THE PROBLEM — Your task is to reproduce the entries below word for word.
>> begin GIVEN DATA
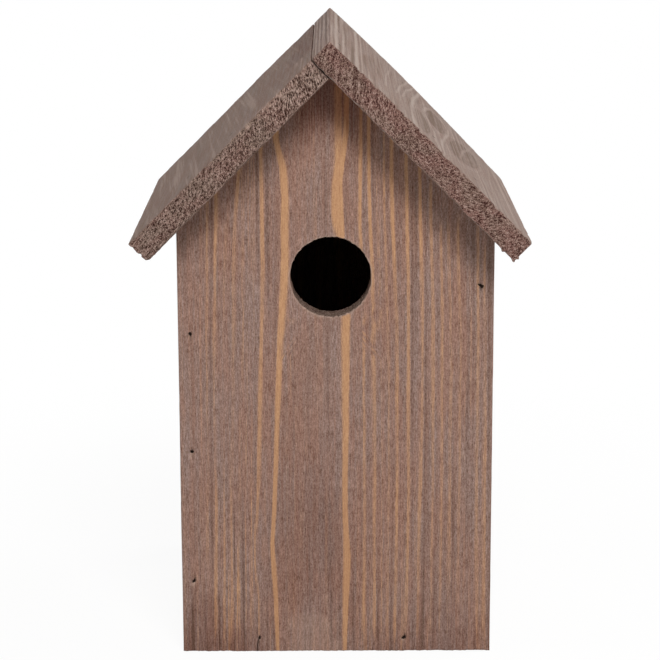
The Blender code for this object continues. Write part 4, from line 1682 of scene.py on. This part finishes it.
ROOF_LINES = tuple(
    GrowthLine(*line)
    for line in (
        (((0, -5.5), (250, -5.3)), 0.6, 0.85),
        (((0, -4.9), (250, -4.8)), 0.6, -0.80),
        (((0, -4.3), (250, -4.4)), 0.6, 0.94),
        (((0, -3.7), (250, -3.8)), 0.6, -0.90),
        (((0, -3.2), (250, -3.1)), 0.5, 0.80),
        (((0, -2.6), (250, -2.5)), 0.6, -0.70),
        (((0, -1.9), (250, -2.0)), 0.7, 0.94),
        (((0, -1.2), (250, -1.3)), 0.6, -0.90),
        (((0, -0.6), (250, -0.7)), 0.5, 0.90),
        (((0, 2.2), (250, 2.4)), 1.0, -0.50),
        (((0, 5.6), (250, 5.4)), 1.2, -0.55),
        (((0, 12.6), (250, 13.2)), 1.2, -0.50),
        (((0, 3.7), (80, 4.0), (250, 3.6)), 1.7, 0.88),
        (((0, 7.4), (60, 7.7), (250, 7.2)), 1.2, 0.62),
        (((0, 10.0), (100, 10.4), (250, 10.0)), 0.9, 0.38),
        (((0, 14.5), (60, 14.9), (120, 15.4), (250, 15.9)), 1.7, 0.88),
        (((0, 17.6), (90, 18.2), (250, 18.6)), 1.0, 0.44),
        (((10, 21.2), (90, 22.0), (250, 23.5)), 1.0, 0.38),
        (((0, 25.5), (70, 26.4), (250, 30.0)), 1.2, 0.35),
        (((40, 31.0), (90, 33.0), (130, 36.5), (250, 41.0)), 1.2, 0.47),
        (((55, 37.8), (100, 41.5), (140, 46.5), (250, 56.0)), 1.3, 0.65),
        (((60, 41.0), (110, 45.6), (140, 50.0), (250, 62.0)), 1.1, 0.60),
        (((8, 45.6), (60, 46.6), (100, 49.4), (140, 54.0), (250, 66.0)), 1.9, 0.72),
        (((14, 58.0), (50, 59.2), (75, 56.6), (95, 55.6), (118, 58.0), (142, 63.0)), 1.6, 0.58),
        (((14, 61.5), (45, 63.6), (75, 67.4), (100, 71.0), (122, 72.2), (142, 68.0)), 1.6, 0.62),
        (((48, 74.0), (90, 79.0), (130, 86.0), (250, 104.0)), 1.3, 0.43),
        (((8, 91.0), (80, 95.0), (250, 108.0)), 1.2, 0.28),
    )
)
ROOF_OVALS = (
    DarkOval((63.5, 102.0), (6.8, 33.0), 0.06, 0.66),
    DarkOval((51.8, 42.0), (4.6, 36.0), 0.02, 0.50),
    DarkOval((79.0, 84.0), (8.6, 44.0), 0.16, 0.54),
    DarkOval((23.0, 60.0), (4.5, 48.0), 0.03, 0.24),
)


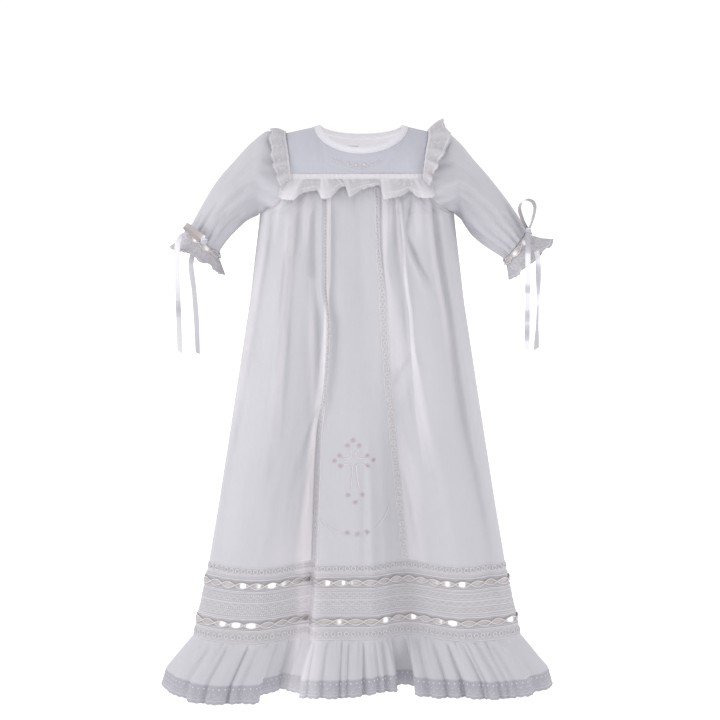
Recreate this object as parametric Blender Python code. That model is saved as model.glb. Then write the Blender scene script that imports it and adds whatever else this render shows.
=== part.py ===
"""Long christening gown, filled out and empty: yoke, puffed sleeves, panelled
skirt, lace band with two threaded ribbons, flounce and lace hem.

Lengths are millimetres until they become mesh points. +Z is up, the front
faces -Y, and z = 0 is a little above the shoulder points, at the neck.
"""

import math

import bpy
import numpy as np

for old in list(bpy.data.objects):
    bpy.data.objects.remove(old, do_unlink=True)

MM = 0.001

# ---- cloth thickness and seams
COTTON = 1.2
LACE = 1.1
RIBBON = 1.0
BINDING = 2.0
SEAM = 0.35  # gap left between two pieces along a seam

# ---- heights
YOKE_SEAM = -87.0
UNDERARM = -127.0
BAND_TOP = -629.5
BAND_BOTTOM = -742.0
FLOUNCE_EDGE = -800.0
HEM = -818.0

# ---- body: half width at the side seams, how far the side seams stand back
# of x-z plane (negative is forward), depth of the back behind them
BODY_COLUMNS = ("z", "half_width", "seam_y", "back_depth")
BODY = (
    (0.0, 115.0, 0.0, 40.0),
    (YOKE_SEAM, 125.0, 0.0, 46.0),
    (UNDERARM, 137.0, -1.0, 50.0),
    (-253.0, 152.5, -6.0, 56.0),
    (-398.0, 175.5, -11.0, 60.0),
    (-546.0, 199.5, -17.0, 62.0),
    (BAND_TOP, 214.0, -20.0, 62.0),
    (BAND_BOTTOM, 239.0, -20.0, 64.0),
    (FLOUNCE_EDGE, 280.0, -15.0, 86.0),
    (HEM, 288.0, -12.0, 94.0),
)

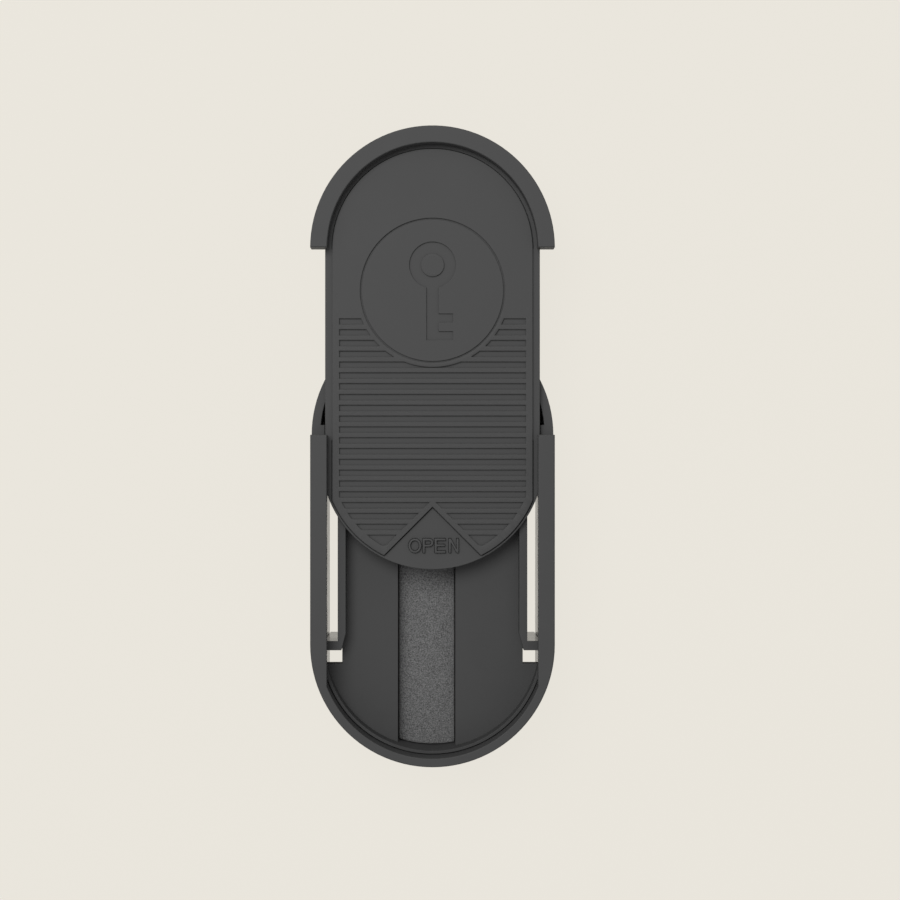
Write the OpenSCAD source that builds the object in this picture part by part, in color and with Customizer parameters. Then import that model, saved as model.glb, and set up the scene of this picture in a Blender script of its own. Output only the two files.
>> end GIVEN DATA
EXPECTED ANSWER —
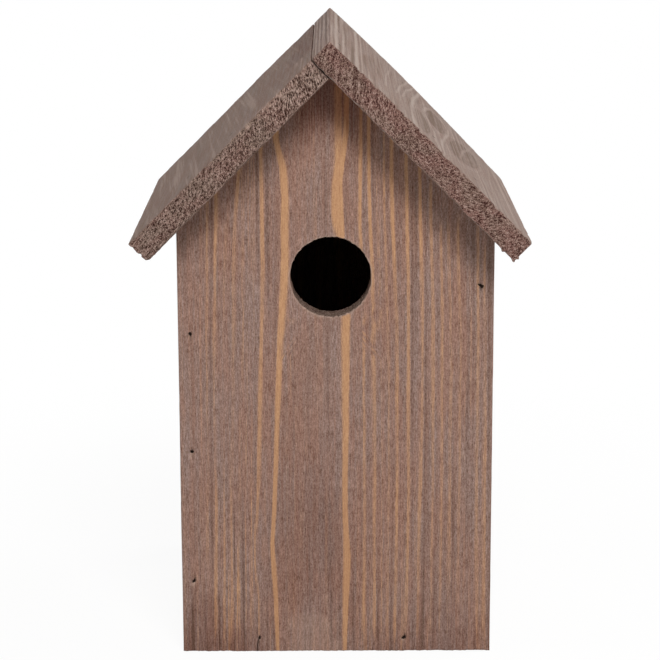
The Blender code for this object continues. Write part 4, from line 1682 of scene.py on. This part finishes it.
ROOF_LINES = tuple(
    GrowthLine(*line)
    for line in (
        (((0, -5.5), (250, -5.3)), 0.6, 0.85),
        (((0, -4.9), (250, -4.8)), 0.6, -0.80),
        (((0, -4.3), (250, -4.4)), 0.6, 0.94),
        (((0, -3.7), (250, -3.8)), 0.6, -0.90),
        (((0, -3.2), (250, -3.1)), 0.5, 0.80),
        (((0, -2.6), (250, -2.5)), 0.6, -0.70),
        (((0, -1.9), (250, -2.0)), 0.7, 0.94),
        (((0, -1.2), (250, -1.3)), 0.6, -0.90),
        (((0, -0.6), (250, -0.7)), 0.5, 0.90),
        (((0, 2.2), (250, 2.4)), 1.0, -0.50),
        (((0, 5.6), (250, 5.4)), 1.2, -0.55),
        (((0, 12.6), (250, 13.2)), 1.2, -0.50),
        (((0, 3.7), (80, 4.0), (250, 3.6)), 1.7, 0.88),
        (((0, 7.4), (60, 7.7), (250, 7.2)), 1.2, 0.62),
        (((0, 10.0), (100, 10.4), (250, 10.0)), 0.9, 0.38),
        (((0, 14.5), (60, 14.9), (120, 15.4), (250, 15.9)), 1.7, 0.88),
        (((0, 17.6), (90, 18.2), (250, 18.6)), 1.0, 0.44),
        (((10, 21.2), (90, 22.0), (250, 23.5)), 1.0, 0.38),
        (((0, 25.5), (70, 26.4), (250, 30.0)), 1.2, 0.35),
        (((40, 31.0), (90, 33.0), (130, 36.5), (250, 41.0)), 1.2, 0.47),
        (((55, 37.8), (100, 41.5), (140, 46.5), (250, 56.0)), 1.3, 0.65),
        (((60, 41.0), (110, 45.6), (140, 50.0), (250, 62.0)), 1.1, 0.60),
        (((8, 45.6), (60, 46.6), (100, 49.4), (140, 54.0), (250, 66.0)), 1.9, 0.72),
        (((14, 58.0), (50, 59.2), (75, 56.6), (95, 55.6), (118, 58.0), (142, 63.0)), 1.6, 0.58),
        (((14, 61.5), (45, 63.6), (75, 67.4), (100, 71.0), (122, 72.2), (142, 68.0)), 1.6, 0.62),
        (((48, 74.0), (90, 79.0), (130, 86.0), (250, 104.0)), 1.3, 0.43),
        (((8, 91.0), (80, 95.0), (250, 108.0)), 1.2, 0.28),
    )
)
ROOF_OVALS = (
    DarkOval((63.5, 102.0), (6.8, 33.0), 0.06, 0.66),
    DarkOval((51.8, 42.0), (4.6, 36.0), 0.02, 0.50),
    DarkOval((79.0, 84.0), (8.6, 44.0), 0.16, 0.54),
    DarkOval((23.0, 60.0), (4.5, 48.0), 0.03, 0.24),
)


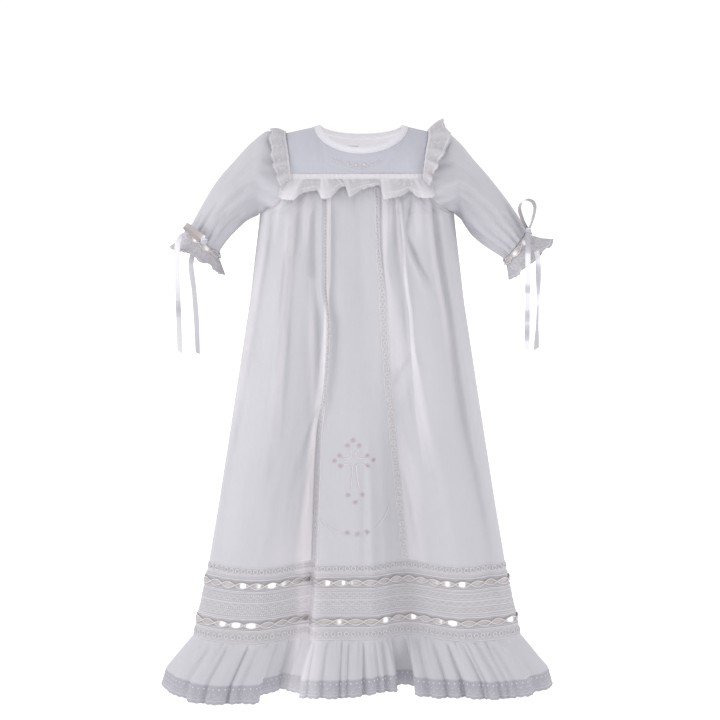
Recreate this object as parametric Blender Python code. That model is saved as model.glb. Then write the Blender scene script that imports it and adds whatever else this render shows.
=== part.py ===
"""Long christening gown, filled out and empty: yoke, puffed sleeves, panelled
skirt, lace band with two threaded ribbons, flounce and lace hem.

Lengths are millimetres until they become mesh points. +Z is up, the front
faces -Y, and z = 0 is a little above the shoulder points, at the neck.
"""

import math

import bpy
import numpy as np

for old in list(bpy.data.objects):
    bpy.data.objects.remove(old, do_unlink=True)

MM = 0.001

# ---- cloth thickness and seams
COTTON = 1.2
LACE = 1.1
RIBBON = 1.0
BINDING = 2.0
SEAM = 0.35  # gap left between two pieces along a seam

# ---- heights
YOKE_SEAM = -87.0
UNDERARM = -127.0
BAND_TOP = -629.5
BAND_BOTTOM = -742.0
FLOUNCE_EDGE = -800.0
HEM = -818.0

# ---- body: half width at the side seams, how far the side seams stand back
# of x-z plane (negative is forward), depth of the back behind them
BODY_COLUMNS = ("z", "half_width", "seam_y", "back_depth")
BODY = (
    (0.0, 115.0, 0.0, 40.0),
    (YOKE_SEAM, 125.0, 0.0, 46.0),
    (UNDERARM, 137.0, -1.0, 50.0),
    (-253.0, 152.5, -6.0, 56.0),
    (-398.0, 175.5, -11.0, 60.0),
    (-546.0, 199.5, -17.0, 62.0),
    (BAND_TOP, 214.0, -20.0, 62.0),
    (BAND_BOTTOM, 239.0, -20.0, 64.0),
    (FLOUNCE_EDGE, 280.0, -15.0, 86.0),
    (HEM, 288.0, -12.0, 94.0),
)

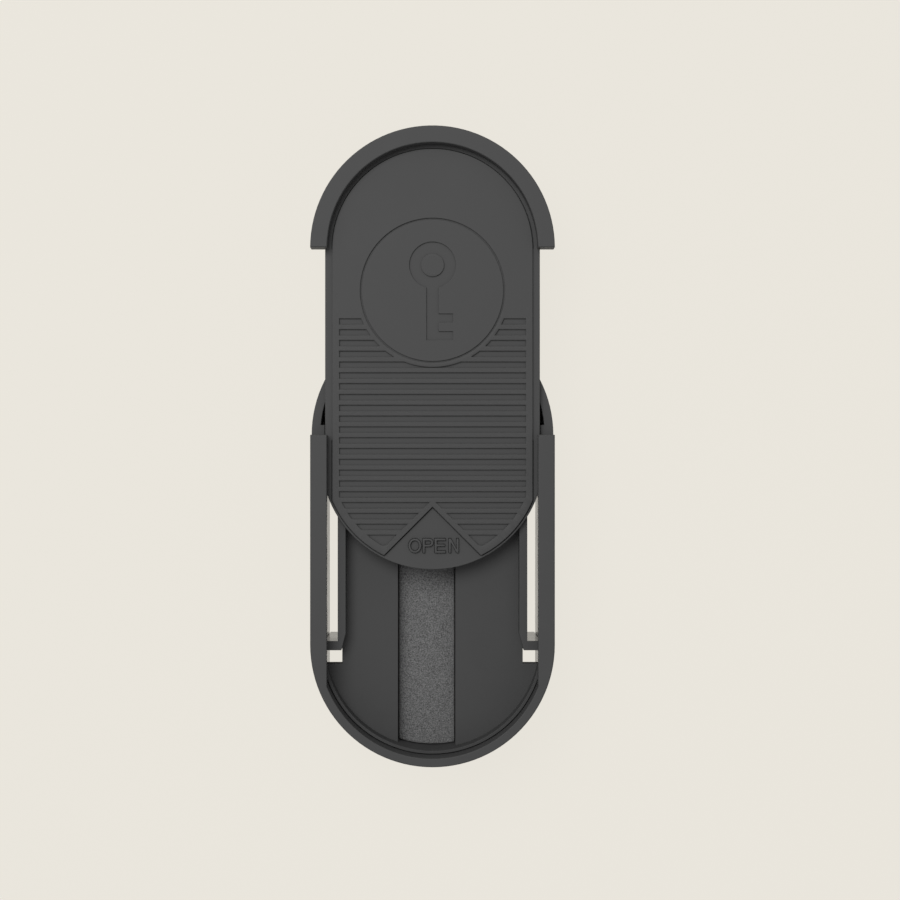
Write the OpenSCAD source that builds the object in this picture part by part, in color and with Customizer parameters. Then import that model, saved as model.glb, and set up the scene of this picture in a Blender script of its own. Output only the two files.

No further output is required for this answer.